New Delhi: The Delhi Police have told the high court here that it has decided to develop an e-facility to streamline reporting of missing persons, including children, and to reduce human interface. In a status report placed before a bench of Justices Manmohan and Sangita Dhingra Sehgal, the Delhi Police have said an e-facility shall be developed through which the citizens would be able to report instances of missing persons on its web portal.
"The service shall be provided at the portal of the Delhi Police through internet. This shall ensure prompt and timely police response and take the service delivery closer to the citizens of Delhi," the report, filed through Delhi government standing counsel (criminal) Rahul Mehra and additional standing counsel Sanjay Lao, has said.
The status report was filed in response to the court's recent suggestion to police to consider allowing lodging of FIRs through SMS, email and WhatsApp in case of missing persons to prevent loss of time and ensure speedy investigation.
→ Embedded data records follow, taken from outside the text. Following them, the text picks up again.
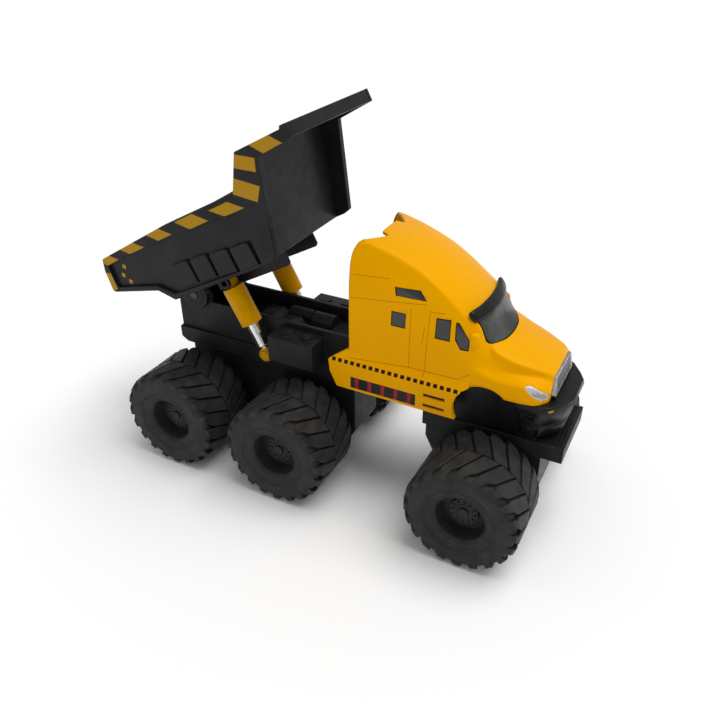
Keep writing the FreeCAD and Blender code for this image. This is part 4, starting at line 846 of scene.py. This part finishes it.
# How far out from the middle, then how far ahead and how high its upper and lower edge are, in mm.
VISOR = [(0.0, 47.9, 69.0, 50.6, 66.2), (4.0, 47.7, 69.0, 50.4, 66.2), (8.0, 47.2, 68.9, 49.6, 66.2),
         (10.5, 46.6, 68.9, 48.9, 66.2), (12.0, 46.3, 68.8, 48.3, 66.2), (12.9, 46.1, 68.6, 47.8, 66.3)]
VISOR_THICK = 0.75
VISOR_FULLNESS = 0.7
TIP_START, TIP_LENGTH = 12.1, 0.8
TIP_BREADTH, TIP_THICK = 0.35, 0.3
AROUND = 20
STATIONS = 40
work = bmesh.new()
bmesh.ops.create_grid(work, x_segments=AROUND, y_segments=STATIONS, size=1.0)
for vert in work.verts:
    turn = (vert.co.x + 1) / 2 * math.tau
    out = abs(vert.co.y) * VISOR[-1][0]
    levels = [eased([(row[0], row[i]) for row in VISOR], out) for i in range(1, 5)]
    high_x, high_z, low_x, low_z = levels
    taper = math.sqrt(max(0.0, 1 - max(0.0, (out - TIP_START) / TIP_LENGTH) ** 2))
    centre = Vector((high_x + low_x, high_z + low_z)) / 2
    run = Vector((low_x - high_x, low_z - high_z)) / 2
    flat = Vector((-run.y, run.x)).normalized()
    along = math.copysign(abs(math.cos(turn)) ** VISOR_FULLNESS, math.cos(turn))
    depth = math.copysign(abs(math.sin(turn)) ** VISOR_FULLNESS, math.sin(turn))
    breadth = TIP_BREADTH + (1 - TIP_BREADTH) * taper
    thick = VISOR_THICK * (TIP_THICK + (1 - TIP_THICK) * taper)
    spot = centre + run * along * breadth + flat * depth * thick
    vert.co = Vector((spot.x, math.copysign(out, vert.co.y), spot.y)) * MM
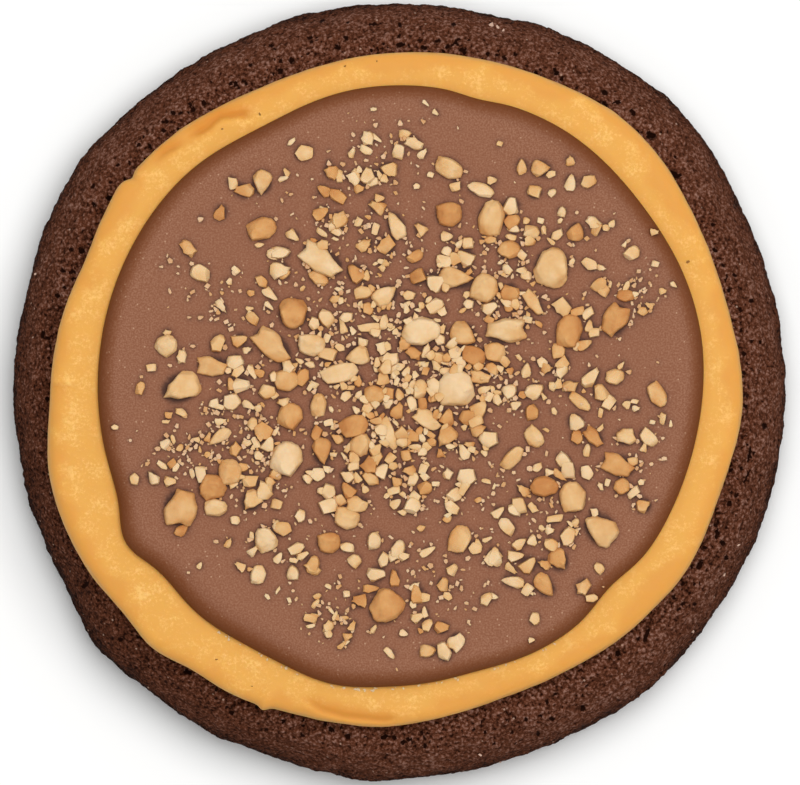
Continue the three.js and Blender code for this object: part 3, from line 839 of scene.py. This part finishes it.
# Smaller ones that stand out, most of them strays that lie apart: the same, with any cut.
STRAY_CHIPS = [
    (17.3, 31.7, 2.4, 1.5, 90, 0.4),
    (21.4, 30.7, 1.6, 1.0, 20, 0.2),
    (24.2, 32.6, 1.6, 1.4, 90, 0.35),
    (24.2, 29.5, 2.5, 1.7, 80, 0.0),
    (26.7, 29.7, 2.4, 1.9, 30, 0.3),
    (19.1, 28.2, 2.2, 1.9, 0, 0.3),
    (21.6, 28.1, 1.3, 1.1, 40, 0.05),
    (23, 25.4, 1.6, 1.3, 80, 0.05),
    (22.7, 24.1, 1.0, 0.7, 60, 0.1),
    (16.1, 23.1, 2.2, 1.5, -30, 0.0),
    (18.7, 22.5, 2.3, 2.0, -20, 0.2),
    (18, 24.1, 1.1, 1.1, 0, 0.35),
    (20.4, 22.8, 1.3, 0.8, 90, 0.1),
    (20, 24.1, 1.1, 1.0, 0, 0.0),
    (27.9, 23, 2.3, 1.5, 80, 0.4),
    (29.2, 23.1, 1.2, 1.0, 0, 0.35),
    (30.1, 23.7, 1.3, 1.0, 60, 0.1),
    (32.9, 19.5, 2.4, 1.9, 30, 0.1),
    (31.9, 20.8, 1.0, 0.7, 60, 0.0),
    (36.1, 22.5, 1.3, 1.1, 0, 0.15),
    (36.2, 18, 1.3, 1.0, 0, 0.0),
    (28.6, 17.4, 1.5, 0.9, -15, 0.1),
    (28.2, 15, 2.5, 1.7, 40, 0.4),
    (24.4, 18.3, 1.3, 0.8, 60, 0.0),
    (26.7, 11, 2.2, 1.5, 50, 0.15),
    (26.9, 9.2, 1.9, 1.3, 80, 0.15),
    (37.3, 14.1, 1.2, 1.1, 0, 0.3),
    (38.8, 15, 1.3, 0.8, -40, 0.0),
    (13.1, 29.8, 1.5, 1.3, 0, 0.1),
    (14.2, 35, 1.0, 0.9, 0, 0.3),
    (20.9, 3.2, 1.8, 1.7, 0, 0.5),
    (22.9, 2.8, 2.3, 1.6, 50, 0.05),
    (27.1, 1.9, 3.4, 2.0, 50, 0.15),
    (29.7, -1.6, 2.3, 1.8, 70, 0.1),
    (28.5, -3.1, 1.5, 0.8, 90, 0.25),
    (31.4, 3.6, 1.6, 0.8, 50, 0.25),
    (33.5, -2.5, 1.2, 1.0, 0, 0.05),
    (33.3, -1.5, 1.3, 0.8, 0, 0.05),
    (37.3, -3.9, 1.9, 1.0, 90, 0.35),
    (38.4, -4.6, 1.1, 0.6, 90, 0.0),
    (35.8, -4.4, 1.0, 0.7, 0, 0.05),
    (35.2, -6.6, 3.0, 2.0, -50, 0.0),
    (26.5, -8.4, 1.9, 1.1, 80, 0.15),
    (33, -10, 1.6, 1.3, 0, 0.4),
    (33.2, -14.4, 2.3, 1.3, 50, 0.0),
    (34.2, -12.9, 1.0, 0.9, 0, 0.0),
    (28.5, -13.5, 1.4, 0.8, -60, 0.0),
    (23.2, -9.9, 2.6, 1.9, -50, 0.0),
    (22.7, -12, 2.6, 1.1, -40, 0.55),
    (19.5, -10.8, 1.8, 1.2, 40, 0.05),
    (18.9, -16.6, 1.8, 1.2, -40, 0.25),
    (16.3, -16.8, 2.1, 1.7, 160, 0.0),
    (22, -18.1, 2.6, 1.2, 15, 0.3),
    (21.3, -19.8, 1.4, 1.3, 0, 0.0),
    (24.9, -18.6, 1.3, 1.1, 60, 0.25),
    (24.9, -20, 1.2, 0.9, 60, 0.25),
    (15.8, -25.2, 2.2, 1.2, -40, 0.25),
    (18.4, -28.4, 1.5, 0.8, -40, 0.0),
    (27.2, -29.3, 1.8, 1.2, 0, 0.25),
    (13.3, -23.6, 2.7, 2.2, 60, 0.1),
    (11.1, -21.7, 1.8, 1.2, 100, 0.25),
    (13.3, -29.1, 1.5, 0.9, -20, 0.0),
    (18.7, -35.3, 1.0, 0.9, 0, 0.0),
    (4, -36.8, 2.4, 1.9, 0, 0.4),
    (-1.4, -37.1, 2.0, 1.0, -50, 0.0),
    (0.6, -34.3, 1.3, 1.1, -20, 0.0),
    (-3.7, -33.7, 1.4, 0.8, 60, 0.1),
    (3.6, -31.3, 1.8, 1.1, 90, 0.05),
    (1.9, -30.2, 1.4, 1.0, 90, 0.0),
    (2.2, -27.7, 1.9, 1.2, 40, 0.0),
    (3.5, -29.2, 1.8, 1.4, 10, 0.25),
    (6.1, -27.4, 2.1, 1.7, 80, 0.5),
    (6.8, -29, 1.6, 1.1, -40, 0.25),
    (-4, -28, 2.4, 1.3, 0, 0.65),
    (-7.5, -28.7, 1.2, 1.1, 20, 0.0),
    (-2.3, -23.9, 2.4, 1.5, 80, 0.1),
    (-0.9, -23.4, 1.8, 1.3, 40, 0.0),
    (4, -22.7, 2.6, 1.2, 30, 0.05),
    (-12.3, -24.6, 2.7, 1.9, 75, 0.5),
    (-13.7, -23.3, 1.9, 1.2, 30, 0.1),
    (-15.1, -25.7, 2.2, 1.8, 90, 0.05),
    (-17.2, -28.2, 1.3, 0.5, 60, 0.0),
    (-18.7, -29.1, 1.1, 0.6, -50, 0.0),
    (-15.6, -29.6, 1.0, 0.6, -60, 0.0),
    (-11.9, -30.1, 1.6, 0.8, 50, 0.25),
    (-12, -31.8, 1.6, 0.7, 0, 0.3),
    (-12.6, -33.3, 1.4, 0.6, 10, 0.0),
    (-10.1, -33.4, 1.9, 1.5, 60, 0.15),
    (-9.6, -31.2, 1.4, 0.6, -50, 0.0),
    (-7.8, -32.1, 1.3, 0.6, 0, 0.3),
    (-7.5, -35.6, 1.2, 0.7, 20, 0.05),
    (-20.7, -22.6, 1.8, 1.3, 45, 0.0),
    (-17.2, -19.2, 1.7, 1.5, -40, 0.15),
    (-16.8, 19.6, 2.9, 1.8, 0, 0.05),
    (-16.9, 17, 3.0, 2.6, 0, 0.0),
    (-15.1, 22, 2.2, 1.5, -40, 0.25),
    (-18.3, 13.7, 2.7, 1.4, -40, 0.0),
    (-18.5, 12, 1.8, 0.9, -45, 0.0),
    (-25.2, 11.9, 2.3, 1.2, -55, 0.0),
    (-21.2, 10.9, 1.4, 0.9, 90, 0.0),
    (-23.2, 17.1, 1.4, 1.0, -30, 0.0),
    (-22.6, 7.2, 2.4, 2.0, 20, 0.45),
    (-32.9, 8.3, 1.4, 0.9, 10, 0.25),
    (-35.1, 3.3, 1.6, 1.3, 20, 0.15),
    (-22.9, 2.8, 2.3, 1.3, 40, 0.2),
    (-20.9, 2.7, 2.3, 1.2, -60, 0.05),
    (-22.5, 0.9, 2.7, 2.2, 15, 0.0),
    (-18.2, -0.3, 2.4, 1.3, -30, 0.05),
    (-26.3, -1.7, 1.8, 1.2, 40, 0.0),
    (-30.9, -3, 2.0, 1.1, -30, 0.3),
    (-25.3, -4.3, 1.8, 1.2, 10, 0.05),
    (-21.3, -2.1, 2.2, 1.2, -30, 0.05),
    (-20.8, -4.7, 2.0, 1.6, 90, 0.2),
    (-23.2, -8.2, 2.2, 1.7, 70, 0.5),
    (-20.3, -7.4, 2.0, 1.1, -50, 0.05),
    (-22.3, -10.8, 2.0, 1.4, 10, 0.6),
    (-21, -12.7, 2.5, 1.9, 15, 0.3),
    (-18.8, -13.8, 2.3, 2.1, 20, 0.35),
    (-37.5, -12.5, 1.9, 1.4, -80, 0.2),
    (-32.5, -12.8, 1.8, 1.6, 0, 0.25),
    (-33.6, -10.5, 1.8, 0.9, -40, 0.0),
    (-31.7, -10.8, 1.5, 0.9, 60, 0.0),
    (-23.3, -18.3, 1.5, 1.3, 0, 0.0),
    (-17.4, -16, 1.9, 1.6, 0, 0.3),
    (-24.2, -21.5, 1.7, 1.0, 60, 0.3),
    (-28.3, -24.7, 1.1, 0.8, 60, 0.25),
    (-40.3, -5.1, 1.1, 0.8, 0, 0.0),
    (-6.8, 33.7, 1.6, 1.0, 70, 0.05),
    (-4.8, 34.1, 2.0, 1.2, -30, 0.0),
    (-3.3, 35.8, 1.9, 0.8, -35, 0.0),
    (-0.2, 33.9, 2.5, 1.8, 90, 0.0),
    (2, 35.1, 2.9, 1.7, -25, 0.0),
    (0.8, 36.4, 1.9, 1.3, 0, 0.3),
    (3.3, 33.6, 1.8, 1.2, 45, 0.0),
    (-8.5, 30.5, 2.1, 1.1, 100, 0.2),
    (-6.1, 30.6, 1.9, 1.1, -55, 0.3),
    (-4, 29.7, 2.1, 1.6, 20, 0.0),
    (-5.7, 28.6, 1.6, 1.5, 0, 0.6),
    (-2.8, 27.3, 1.5, 1.4, 0, 0.3),
    (2.4, 29, 1.1, 0.9, 0, 0.0),
    (4.4, 30.6, 1.1, 1.0, 0, 0.05),
    (8, 29, 1.8, 1.5, 30, 0.25),
    (-10.8, 25.7, 1.2, 1.1, 0, 0.0),
    (-9.1, 23.6, 2.6, 1.3, 35, 0.0),
    (-11, 22.4, 2.0, 0.9, -35, 0.2),
    (-12.1, 21.3, 1.2, 0.8, 0, 0.85),
    (-16.5, 30.1, 1.6, 0.8, 20, 0.0),
    (-15.3, 35.3, 1.6, 0.7, 45, 0.0),
    (6.7, 21.9, 1.8, 1.6, 0, 0.15),
    (8.5, 20.9, 1.6, 1.0, 50, 0.0),
    (8.1, 18.7, 2.3, 2.1, 0, 0.4),
    (3.7, 40.7, 1.3, 0.6, -45, 0.0),
    (5.1, 39.4, 1.1, 0.8, -40, 0.0),
    (-3.7, 39.9, 1.0, 0.6, 0, 0.0),
]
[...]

Appreciating the "alacrity" with which the Delhi Police have reacted to the suggestions of the court, the bench observed "with online registration of FIRs, human interface – which normally causes delay in registration of an FIR – would be obviated".
The bench was also of the view that at the police station-level as well as at the district-level the investigation procedure followed by the Anti Human Trafficking Unit/Crime Branch "should be replicated".
"For this purpose, not only latest technology and training, but also general guidelines in the form of standard operating procedure should be issued and followed at the ground-level.
"The intent behind directing issuance of standard operating procedure or guidelines is not to control the discretion of the investigating officer, but to ensure that certain essential steps like flashing of message on wireless and placing information of a missing person on the ZIPNET are taken in a time bound manner," the court said.
The order came on a PIL initiated by the court on its own after receiving a letter on April 23 from a Madhya Pradesh-based woman claiming that her daughter who was working has a maid in a house at Suvidha Kunj in Pitampura here as has gone missing from there. After the high court took up the issue as a PIL, police had lodged an FIR on May 18.